Wall Street's latest whiz kid

Just when you think the job market couldn’t get any more competitive, along comes a super computer know-it-all that doesn’t request time off, or lunch or bathroom breaks like pesky humans. Forget what the Terminator taught you: the machines won’t try to kill you, they’ll just make your tiny little brain obsolete, and you’ll voluntarily bow down to your new automated overlords.

Or they’ll help humans do their jobs better, but the other version just sounds more ominous/interesting.

Kicking things off in the machine takeover of the world is Watson, the IBM super computer that ruined Jeopardy! for humanoids.

“IBM has signed a deal with banking group Citi to use the data-analyzing abilities of the Watson supercomputer to help deal with its customers.

Citi will try out Watson – which beat off human competition to win the US quiz show Jeopardy! last year – in a variety of roles.
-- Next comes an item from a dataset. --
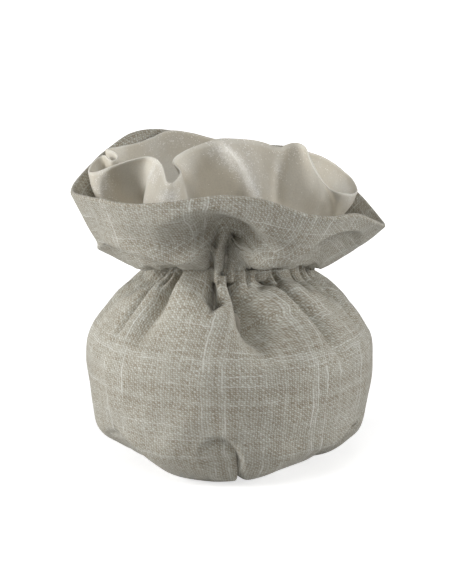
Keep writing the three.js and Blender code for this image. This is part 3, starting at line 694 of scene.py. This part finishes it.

These could include building customer profiles based on their banking interactions, blogs, and Twitter feeds, and using those profiles to advise human staff on loans and transactions. ” {the Register}

Did you hear that social media experts? Pretty soon Watson is going to be stalking people on Twitter faster and better than you can.

With some of the existing automation on Twitter, at some point it’s just going to be one machine talking to another and social will go back to meaning actually interacting with people in person. Then the machines will annoy each other with how many bytes they used up before breakfast, what the computer down the hall said.

And on the plus side, at least Citi doesn’t have to worry about their latest employee dressing too sexy.